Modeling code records
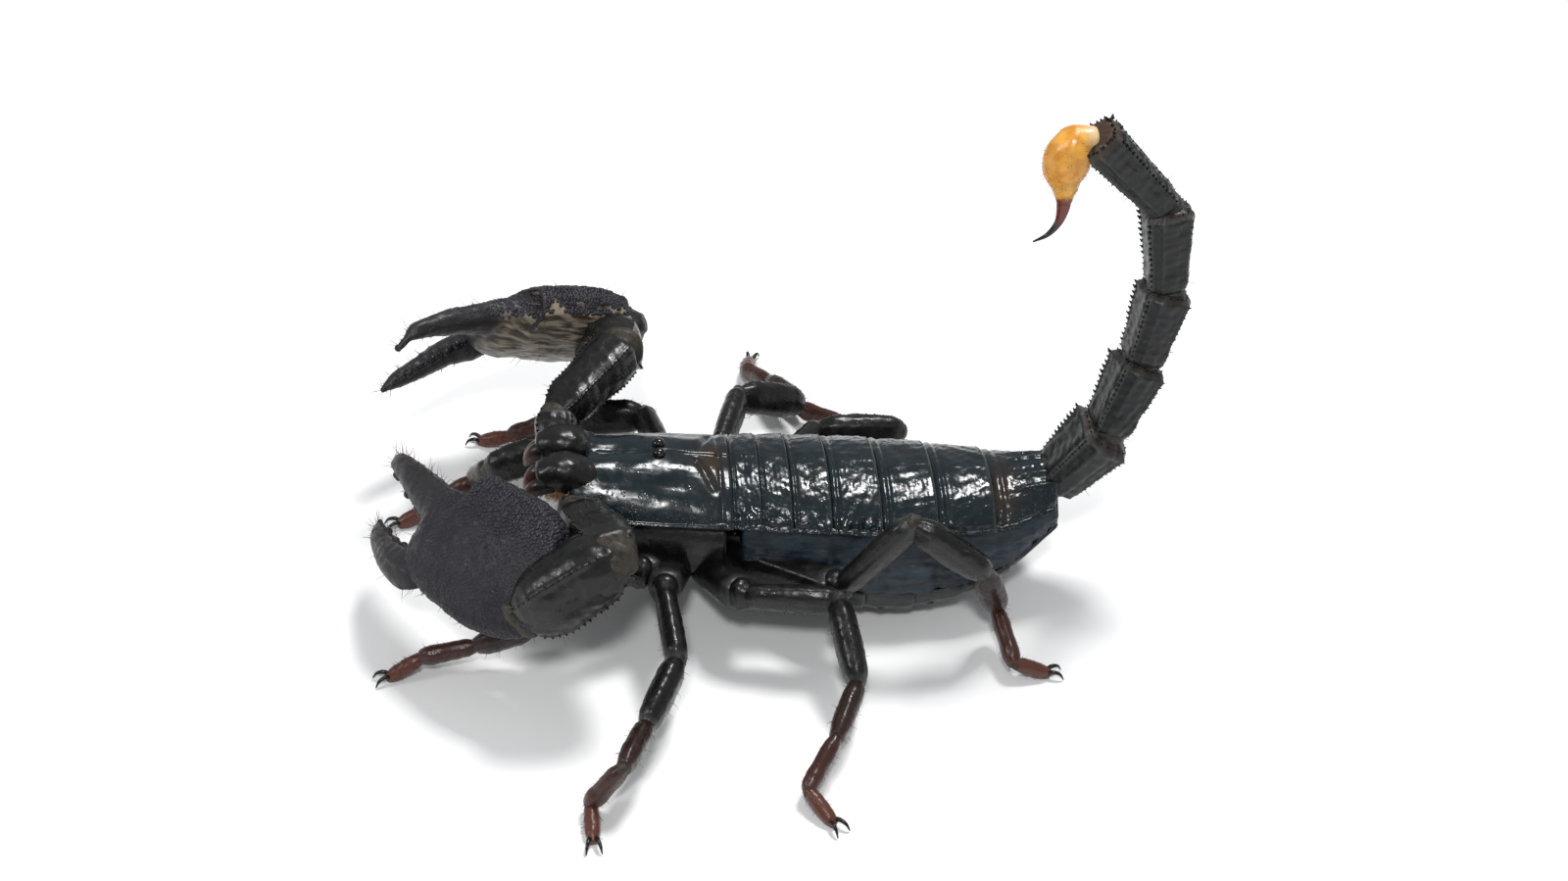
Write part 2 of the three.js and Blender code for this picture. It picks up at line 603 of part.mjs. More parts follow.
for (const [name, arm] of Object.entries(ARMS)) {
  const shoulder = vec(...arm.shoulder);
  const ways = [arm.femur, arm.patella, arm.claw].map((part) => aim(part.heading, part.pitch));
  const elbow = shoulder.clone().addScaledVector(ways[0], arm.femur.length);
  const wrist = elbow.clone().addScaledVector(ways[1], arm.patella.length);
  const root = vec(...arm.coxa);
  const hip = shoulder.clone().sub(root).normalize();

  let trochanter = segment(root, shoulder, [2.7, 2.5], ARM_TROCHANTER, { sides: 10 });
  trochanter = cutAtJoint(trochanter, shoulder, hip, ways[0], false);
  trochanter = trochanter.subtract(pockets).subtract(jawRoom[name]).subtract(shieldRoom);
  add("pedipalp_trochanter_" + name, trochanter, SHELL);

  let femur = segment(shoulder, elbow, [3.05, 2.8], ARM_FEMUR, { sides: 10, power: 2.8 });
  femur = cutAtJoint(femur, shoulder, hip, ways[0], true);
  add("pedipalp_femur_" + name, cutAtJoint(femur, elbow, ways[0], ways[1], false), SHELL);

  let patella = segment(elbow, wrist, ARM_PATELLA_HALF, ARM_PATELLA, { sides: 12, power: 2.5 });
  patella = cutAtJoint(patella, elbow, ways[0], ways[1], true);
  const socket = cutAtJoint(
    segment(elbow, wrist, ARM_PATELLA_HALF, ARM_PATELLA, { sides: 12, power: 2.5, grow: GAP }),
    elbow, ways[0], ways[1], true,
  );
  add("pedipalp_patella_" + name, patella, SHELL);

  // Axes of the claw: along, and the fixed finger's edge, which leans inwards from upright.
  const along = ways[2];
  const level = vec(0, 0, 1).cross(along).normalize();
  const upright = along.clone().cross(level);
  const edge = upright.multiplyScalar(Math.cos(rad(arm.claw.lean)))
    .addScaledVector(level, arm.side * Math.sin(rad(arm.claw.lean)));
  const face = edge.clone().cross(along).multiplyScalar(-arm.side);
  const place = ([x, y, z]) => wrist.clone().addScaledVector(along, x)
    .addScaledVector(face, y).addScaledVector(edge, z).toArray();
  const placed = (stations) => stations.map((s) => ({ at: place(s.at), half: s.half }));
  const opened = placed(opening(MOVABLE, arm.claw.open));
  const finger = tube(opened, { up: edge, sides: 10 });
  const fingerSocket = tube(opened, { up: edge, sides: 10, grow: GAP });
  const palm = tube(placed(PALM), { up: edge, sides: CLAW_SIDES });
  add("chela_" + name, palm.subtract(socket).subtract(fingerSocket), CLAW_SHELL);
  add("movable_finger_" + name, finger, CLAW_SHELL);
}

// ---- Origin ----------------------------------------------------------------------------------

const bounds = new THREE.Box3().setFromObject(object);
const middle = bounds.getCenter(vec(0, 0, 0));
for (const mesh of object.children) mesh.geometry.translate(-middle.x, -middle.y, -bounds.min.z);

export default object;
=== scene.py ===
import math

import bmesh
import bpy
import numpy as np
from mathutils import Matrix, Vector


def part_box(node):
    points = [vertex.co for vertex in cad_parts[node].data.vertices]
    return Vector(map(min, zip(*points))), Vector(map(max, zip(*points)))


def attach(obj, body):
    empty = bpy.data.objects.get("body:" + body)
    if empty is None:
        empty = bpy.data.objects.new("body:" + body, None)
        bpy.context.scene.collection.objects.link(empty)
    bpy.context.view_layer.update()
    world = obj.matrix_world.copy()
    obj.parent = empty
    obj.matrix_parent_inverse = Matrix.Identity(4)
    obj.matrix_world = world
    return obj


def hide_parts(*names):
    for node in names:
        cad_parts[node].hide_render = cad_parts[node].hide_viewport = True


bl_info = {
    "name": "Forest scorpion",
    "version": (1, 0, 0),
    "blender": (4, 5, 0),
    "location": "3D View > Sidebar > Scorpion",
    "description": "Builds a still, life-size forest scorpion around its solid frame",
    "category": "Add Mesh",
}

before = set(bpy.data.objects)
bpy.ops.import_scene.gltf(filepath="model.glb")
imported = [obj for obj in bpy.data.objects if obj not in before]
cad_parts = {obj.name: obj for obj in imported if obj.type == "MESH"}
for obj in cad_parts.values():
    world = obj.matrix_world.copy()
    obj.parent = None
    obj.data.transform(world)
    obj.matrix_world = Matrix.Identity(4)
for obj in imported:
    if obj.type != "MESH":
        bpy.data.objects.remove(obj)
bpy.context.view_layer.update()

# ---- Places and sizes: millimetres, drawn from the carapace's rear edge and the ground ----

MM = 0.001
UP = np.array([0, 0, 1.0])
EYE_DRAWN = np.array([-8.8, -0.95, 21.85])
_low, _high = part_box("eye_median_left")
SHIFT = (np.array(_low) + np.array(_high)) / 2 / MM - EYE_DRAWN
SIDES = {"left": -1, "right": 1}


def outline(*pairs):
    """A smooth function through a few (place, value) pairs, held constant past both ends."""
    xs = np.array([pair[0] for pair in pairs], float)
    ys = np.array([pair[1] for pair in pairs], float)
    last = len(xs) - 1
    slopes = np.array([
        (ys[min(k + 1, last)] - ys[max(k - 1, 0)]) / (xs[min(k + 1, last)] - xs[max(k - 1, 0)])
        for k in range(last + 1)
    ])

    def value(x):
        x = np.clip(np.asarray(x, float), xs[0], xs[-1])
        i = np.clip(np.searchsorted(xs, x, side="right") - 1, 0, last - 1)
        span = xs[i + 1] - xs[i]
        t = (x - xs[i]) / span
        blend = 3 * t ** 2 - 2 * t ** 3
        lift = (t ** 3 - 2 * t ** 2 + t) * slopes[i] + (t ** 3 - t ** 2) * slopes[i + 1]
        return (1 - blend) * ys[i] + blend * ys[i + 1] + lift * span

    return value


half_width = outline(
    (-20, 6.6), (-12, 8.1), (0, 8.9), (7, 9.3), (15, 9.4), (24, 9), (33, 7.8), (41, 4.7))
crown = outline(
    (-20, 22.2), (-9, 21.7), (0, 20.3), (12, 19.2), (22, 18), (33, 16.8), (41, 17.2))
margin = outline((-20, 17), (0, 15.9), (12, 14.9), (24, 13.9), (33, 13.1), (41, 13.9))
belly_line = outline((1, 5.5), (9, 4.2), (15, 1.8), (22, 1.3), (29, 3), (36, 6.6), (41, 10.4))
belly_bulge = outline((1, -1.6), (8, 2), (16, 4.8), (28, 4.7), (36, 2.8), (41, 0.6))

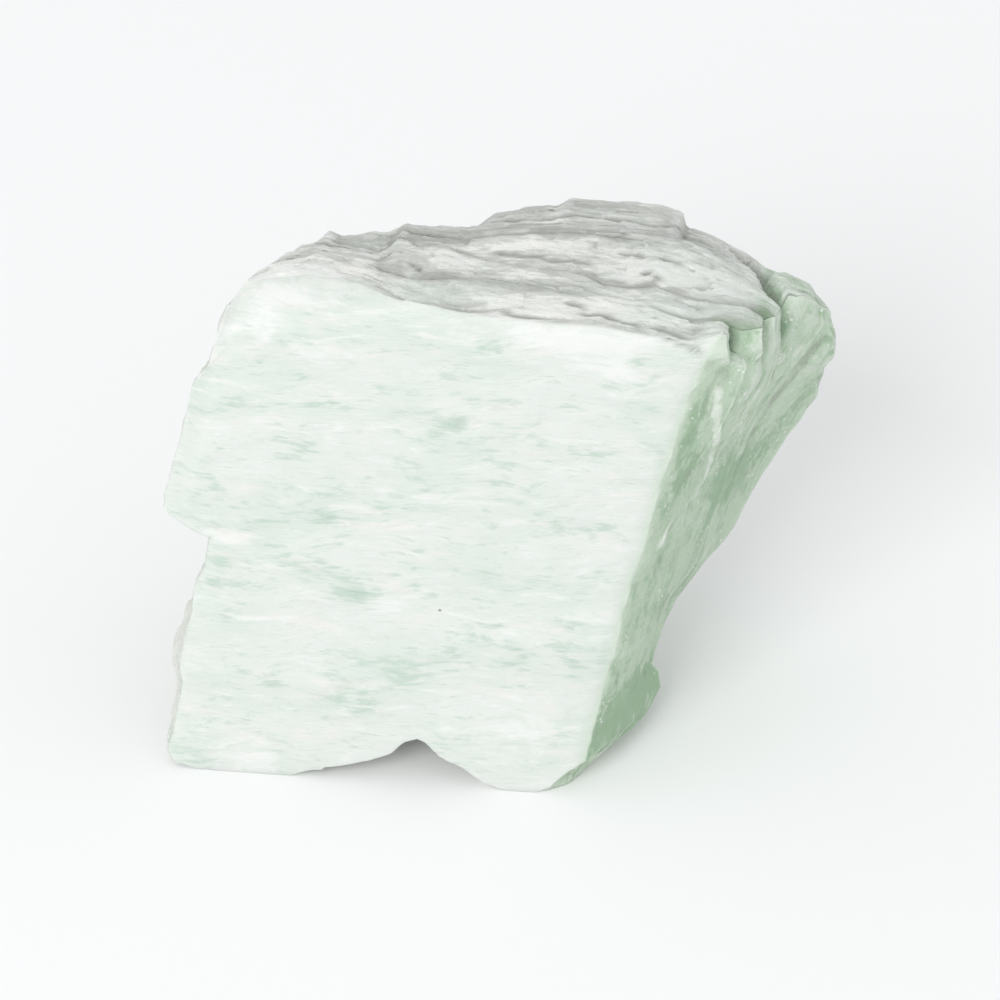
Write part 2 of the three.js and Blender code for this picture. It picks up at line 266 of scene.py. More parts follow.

## PROBLEM STATEMENT
Only the lines from the first line of the material above through the line that contains "const hip = shoulder.clone().sub(root).normalize();" should be quoted, each one exactly.

## TASK ANSWER
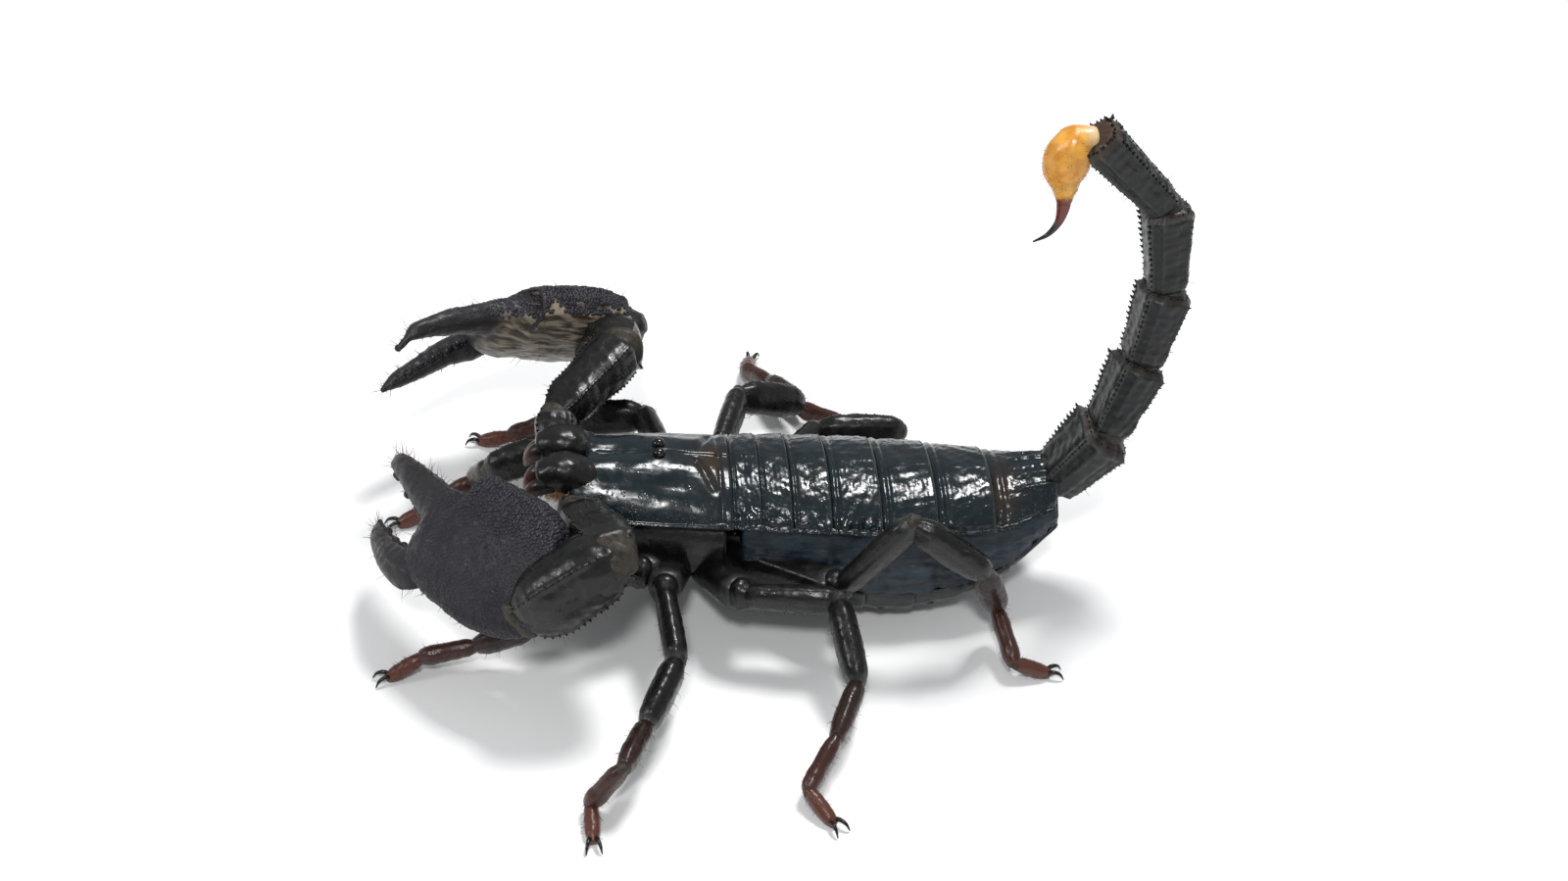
Write part 2 of the three.js and Blender code for this picture. It picks up at line 603 of part.mjs. More parts follow.
for (const [name, arm] of Object.entries(ARMS)) {
  const shoulder = vec(...arm.shoulder);
  const ways = [arm.femur, arm.patella, arm.claw].map((part) => aim(part.heading, part.pitch));
  const elbow = shoulder.clone().addScaledVector(ways[0], arm.femur.length);
  const wrist = elbow.clone().addScaledVector(ways[1], arm.patella.length);
  const root = vec(...arm.coxa);
  const hip = shoulder.clone().sub(root).normalize();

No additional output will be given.